EXERCISE OBJECTIVE:
Return the lines from the one that contains "# ---- Write" through the one that contains "before = set(bpy.data.objects)", both included, exactly as written and with nothing added.

SOURCE EXCERPT:
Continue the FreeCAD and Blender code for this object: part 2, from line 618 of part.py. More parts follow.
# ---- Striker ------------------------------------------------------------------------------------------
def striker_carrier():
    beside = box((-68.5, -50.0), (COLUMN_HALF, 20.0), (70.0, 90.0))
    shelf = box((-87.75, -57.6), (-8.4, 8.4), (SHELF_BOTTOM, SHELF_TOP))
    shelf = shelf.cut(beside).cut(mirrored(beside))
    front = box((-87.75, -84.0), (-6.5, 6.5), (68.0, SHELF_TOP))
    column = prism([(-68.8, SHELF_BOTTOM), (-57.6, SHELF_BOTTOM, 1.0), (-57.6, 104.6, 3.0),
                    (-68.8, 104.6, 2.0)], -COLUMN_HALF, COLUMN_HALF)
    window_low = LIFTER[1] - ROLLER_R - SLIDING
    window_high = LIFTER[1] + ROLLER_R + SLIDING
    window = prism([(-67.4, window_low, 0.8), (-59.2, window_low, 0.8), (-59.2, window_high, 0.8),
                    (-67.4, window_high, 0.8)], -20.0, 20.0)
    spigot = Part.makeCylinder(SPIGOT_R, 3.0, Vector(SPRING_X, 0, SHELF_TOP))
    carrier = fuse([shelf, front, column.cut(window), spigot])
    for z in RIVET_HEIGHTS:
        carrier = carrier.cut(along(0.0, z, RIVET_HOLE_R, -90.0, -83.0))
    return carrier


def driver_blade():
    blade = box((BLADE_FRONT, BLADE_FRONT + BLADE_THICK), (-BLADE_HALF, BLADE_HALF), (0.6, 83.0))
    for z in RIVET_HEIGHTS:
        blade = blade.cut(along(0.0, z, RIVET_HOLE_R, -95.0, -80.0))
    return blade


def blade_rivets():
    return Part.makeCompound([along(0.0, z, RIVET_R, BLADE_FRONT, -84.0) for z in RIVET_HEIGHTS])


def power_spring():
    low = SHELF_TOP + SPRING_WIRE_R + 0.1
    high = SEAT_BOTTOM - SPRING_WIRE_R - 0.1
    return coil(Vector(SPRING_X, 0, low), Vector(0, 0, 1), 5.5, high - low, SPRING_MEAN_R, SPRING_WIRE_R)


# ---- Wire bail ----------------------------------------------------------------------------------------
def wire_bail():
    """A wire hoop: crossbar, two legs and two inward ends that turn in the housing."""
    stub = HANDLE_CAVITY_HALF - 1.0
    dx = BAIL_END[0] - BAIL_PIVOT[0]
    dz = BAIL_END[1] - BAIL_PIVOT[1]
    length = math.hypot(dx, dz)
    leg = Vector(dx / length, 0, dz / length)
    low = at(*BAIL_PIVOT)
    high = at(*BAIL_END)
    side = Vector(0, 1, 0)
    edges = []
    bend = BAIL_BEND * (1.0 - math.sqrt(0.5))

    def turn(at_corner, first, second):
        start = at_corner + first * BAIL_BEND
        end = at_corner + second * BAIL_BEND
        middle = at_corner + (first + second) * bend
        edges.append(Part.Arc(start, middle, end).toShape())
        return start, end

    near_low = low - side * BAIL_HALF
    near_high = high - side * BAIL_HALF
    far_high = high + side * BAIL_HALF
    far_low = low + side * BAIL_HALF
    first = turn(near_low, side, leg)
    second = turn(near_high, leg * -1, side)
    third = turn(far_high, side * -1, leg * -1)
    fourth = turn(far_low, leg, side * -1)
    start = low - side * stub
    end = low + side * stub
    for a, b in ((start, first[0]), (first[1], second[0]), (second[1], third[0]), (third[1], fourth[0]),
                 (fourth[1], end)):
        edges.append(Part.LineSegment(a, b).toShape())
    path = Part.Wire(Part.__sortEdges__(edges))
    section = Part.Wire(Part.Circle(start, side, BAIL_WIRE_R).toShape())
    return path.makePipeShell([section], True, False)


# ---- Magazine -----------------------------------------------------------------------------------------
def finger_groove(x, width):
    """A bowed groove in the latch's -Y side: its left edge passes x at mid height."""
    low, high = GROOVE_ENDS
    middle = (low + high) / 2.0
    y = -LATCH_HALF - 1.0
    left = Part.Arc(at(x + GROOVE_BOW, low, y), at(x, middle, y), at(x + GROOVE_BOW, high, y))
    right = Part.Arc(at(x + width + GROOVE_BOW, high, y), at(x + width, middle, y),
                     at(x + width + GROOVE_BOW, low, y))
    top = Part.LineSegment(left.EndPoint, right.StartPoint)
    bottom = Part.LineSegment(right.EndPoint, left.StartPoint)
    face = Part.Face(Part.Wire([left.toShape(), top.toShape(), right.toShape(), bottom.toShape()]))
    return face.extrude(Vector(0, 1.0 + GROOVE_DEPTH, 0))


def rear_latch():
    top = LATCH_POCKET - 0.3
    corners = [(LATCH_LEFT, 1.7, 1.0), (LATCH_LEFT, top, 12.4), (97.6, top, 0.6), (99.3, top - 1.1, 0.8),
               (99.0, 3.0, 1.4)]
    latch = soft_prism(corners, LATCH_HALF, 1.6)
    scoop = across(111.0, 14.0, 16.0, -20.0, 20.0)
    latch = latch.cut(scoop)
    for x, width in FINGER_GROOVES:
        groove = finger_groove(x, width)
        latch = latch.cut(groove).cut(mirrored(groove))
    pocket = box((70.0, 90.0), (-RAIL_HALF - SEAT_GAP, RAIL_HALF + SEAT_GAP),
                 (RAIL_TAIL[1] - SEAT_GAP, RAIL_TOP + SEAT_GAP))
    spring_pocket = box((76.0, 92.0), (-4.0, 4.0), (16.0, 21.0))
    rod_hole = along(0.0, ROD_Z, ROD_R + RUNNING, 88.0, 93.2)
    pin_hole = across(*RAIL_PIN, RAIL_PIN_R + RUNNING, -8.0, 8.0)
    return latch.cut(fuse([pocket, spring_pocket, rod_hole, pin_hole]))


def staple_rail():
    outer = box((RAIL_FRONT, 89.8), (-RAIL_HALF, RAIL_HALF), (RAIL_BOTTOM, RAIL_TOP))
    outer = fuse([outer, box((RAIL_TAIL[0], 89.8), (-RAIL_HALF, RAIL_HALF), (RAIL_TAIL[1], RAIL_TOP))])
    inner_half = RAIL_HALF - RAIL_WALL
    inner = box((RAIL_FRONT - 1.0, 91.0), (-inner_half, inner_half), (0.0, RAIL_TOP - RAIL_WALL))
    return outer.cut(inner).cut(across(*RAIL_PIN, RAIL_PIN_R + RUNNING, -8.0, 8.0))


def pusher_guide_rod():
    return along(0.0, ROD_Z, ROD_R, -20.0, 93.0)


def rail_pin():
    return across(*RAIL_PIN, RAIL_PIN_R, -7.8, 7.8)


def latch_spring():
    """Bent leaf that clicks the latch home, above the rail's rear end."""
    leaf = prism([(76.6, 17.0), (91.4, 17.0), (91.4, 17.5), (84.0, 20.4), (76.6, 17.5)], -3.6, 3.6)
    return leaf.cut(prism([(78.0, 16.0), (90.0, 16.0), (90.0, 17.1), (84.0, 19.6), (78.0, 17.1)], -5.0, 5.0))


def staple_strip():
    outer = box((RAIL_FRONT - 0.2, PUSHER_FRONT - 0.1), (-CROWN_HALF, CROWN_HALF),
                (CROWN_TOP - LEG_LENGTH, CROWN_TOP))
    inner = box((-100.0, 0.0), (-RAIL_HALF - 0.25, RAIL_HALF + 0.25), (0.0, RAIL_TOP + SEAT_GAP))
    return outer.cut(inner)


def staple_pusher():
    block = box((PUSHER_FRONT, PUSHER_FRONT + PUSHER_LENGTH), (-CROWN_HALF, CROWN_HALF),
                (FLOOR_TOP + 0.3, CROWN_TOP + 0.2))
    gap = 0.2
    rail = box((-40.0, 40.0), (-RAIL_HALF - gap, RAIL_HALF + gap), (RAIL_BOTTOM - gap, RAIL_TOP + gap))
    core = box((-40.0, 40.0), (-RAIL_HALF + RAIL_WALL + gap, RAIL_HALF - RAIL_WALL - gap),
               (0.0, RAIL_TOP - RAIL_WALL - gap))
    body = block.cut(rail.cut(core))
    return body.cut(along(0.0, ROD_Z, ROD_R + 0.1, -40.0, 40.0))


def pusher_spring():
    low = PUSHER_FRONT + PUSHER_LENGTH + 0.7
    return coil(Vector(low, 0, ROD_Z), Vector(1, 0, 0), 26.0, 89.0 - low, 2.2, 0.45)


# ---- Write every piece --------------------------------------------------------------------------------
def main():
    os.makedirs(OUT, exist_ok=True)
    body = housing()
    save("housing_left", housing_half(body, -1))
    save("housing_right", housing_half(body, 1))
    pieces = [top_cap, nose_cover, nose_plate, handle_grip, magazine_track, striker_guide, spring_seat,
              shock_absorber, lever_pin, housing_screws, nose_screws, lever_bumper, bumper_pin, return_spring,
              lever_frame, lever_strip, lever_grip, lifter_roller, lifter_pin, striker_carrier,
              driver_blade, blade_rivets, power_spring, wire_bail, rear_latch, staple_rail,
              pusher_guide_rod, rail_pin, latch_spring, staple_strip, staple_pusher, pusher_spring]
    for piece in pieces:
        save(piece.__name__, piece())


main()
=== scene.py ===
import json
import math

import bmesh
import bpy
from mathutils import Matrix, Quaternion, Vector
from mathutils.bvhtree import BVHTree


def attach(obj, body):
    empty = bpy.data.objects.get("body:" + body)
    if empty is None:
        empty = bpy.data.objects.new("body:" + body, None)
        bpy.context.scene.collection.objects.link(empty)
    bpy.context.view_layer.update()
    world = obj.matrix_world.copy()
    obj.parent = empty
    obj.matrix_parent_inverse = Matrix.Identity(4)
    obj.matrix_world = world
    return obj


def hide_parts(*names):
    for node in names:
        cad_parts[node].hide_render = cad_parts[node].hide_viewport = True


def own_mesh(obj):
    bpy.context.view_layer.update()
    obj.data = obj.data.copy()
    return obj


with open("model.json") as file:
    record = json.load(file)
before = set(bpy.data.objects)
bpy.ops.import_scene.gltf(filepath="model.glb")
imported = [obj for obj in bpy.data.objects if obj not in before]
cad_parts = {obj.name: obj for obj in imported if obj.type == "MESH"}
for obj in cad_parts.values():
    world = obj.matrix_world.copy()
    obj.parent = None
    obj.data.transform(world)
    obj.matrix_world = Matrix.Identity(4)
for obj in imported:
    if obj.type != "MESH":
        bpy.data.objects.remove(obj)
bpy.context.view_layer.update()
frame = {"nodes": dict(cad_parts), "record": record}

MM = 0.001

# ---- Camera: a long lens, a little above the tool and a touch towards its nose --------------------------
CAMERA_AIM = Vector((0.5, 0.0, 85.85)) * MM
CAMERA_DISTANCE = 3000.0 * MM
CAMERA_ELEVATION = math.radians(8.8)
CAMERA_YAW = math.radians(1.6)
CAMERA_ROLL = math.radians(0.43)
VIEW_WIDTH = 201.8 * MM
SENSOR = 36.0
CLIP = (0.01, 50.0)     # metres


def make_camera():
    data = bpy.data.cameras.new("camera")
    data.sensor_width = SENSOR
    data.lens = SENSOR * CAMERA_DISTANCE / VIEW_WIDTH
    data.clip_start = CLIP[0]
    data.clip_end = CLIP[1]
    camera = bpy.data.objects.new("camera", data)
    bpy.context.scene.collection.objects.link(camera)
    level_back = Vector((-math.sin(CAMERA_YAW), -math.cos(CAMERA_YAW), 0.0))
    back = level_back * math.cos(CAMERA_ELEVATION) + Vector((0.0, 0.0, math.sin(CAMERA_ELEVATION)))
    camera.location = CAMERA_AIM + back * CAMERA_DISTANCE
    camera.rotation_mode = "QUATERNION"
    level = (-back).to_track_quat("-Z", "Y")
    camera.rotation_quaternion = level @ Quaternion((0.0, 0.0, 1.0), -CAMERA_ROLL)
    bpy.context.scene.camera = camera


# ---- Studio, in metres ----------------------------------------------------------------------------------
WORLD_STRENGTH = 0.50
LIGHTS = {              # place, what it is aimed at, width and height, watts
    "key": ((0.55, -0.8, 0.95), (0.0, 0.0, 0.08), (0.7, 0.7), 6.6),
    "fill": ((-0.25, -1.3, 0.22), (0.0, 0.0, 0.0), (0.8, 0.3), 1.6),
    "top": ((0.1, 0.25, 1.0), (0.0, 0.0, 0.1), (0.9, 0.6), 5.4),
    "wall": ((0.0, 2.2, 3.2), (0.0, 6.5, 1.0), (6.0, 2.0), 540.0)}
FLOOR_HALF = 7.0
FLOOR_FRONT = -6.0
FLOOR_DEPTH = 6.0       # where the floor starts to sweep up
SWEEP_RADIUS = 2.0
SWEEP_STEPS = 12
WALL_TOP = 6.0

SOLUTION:
# ---- Write every piece --------------------------------------------------------------------------------
def main():
    os.makedirs(OUT, exist_ok=True)
    body = housing()
    save("housing_left", housing_half(body, -1))
    save("housing_right", housing_half(body, 1))
    pieces = [top_cap, nose_cover, nose_plate, handle_grip, magazine_track, striker_guide, spring_seat,
              shock_absorber, lever_pin, housing_screws, nose_screws, lever_bumper, bumper_pin, return_spring,
              lever_frame, lever_strip, lever_grip, lifter_roller, lifter_pin, striker_carrier,
              driver_blade, blade_rivets, power_spring, wire_bail, rear_latch, staple_rail,
              pusher_guide_rod, rail_pin, latch_spring, staple_strip, staple_pusher, pusher_spring]
    for piece in pieces:
        save(piece.__name__, piece())


main()
=== scene.py ===
import json
import math

import bmesh
import bpy
from mathutils import Matrix, Quaternion, Vector
from mathutils.bvhtree import BVHTree


def attach(obj, body):
    empty = bpy.data.objects.get("body:" + body)
    if empty is None:
        empty = bpy.data.objects.new("body:" + body, None)
        bpy.context.scene.collection.objects.link(empty)
    bpy.context.view_layer.update()
    world = obj.matrix_world.copy()
    obj.parent = empty
    obj.matrix_parent_inverse = Matrix.Identity(4)
    obj.matrix_world = world
    return obj


def hide_parts(*names):
    for node in names:
        cad_parts[node].hide_render = cad_parts[node].hide_viewport = True


def own_mesh(obj):
    bpy.context.view_layer.update()
    obj.data = obj.data.copy()
    return obj


with open("model.json") as file:
    record = json.load(file)
before = set(bpy.data.objects)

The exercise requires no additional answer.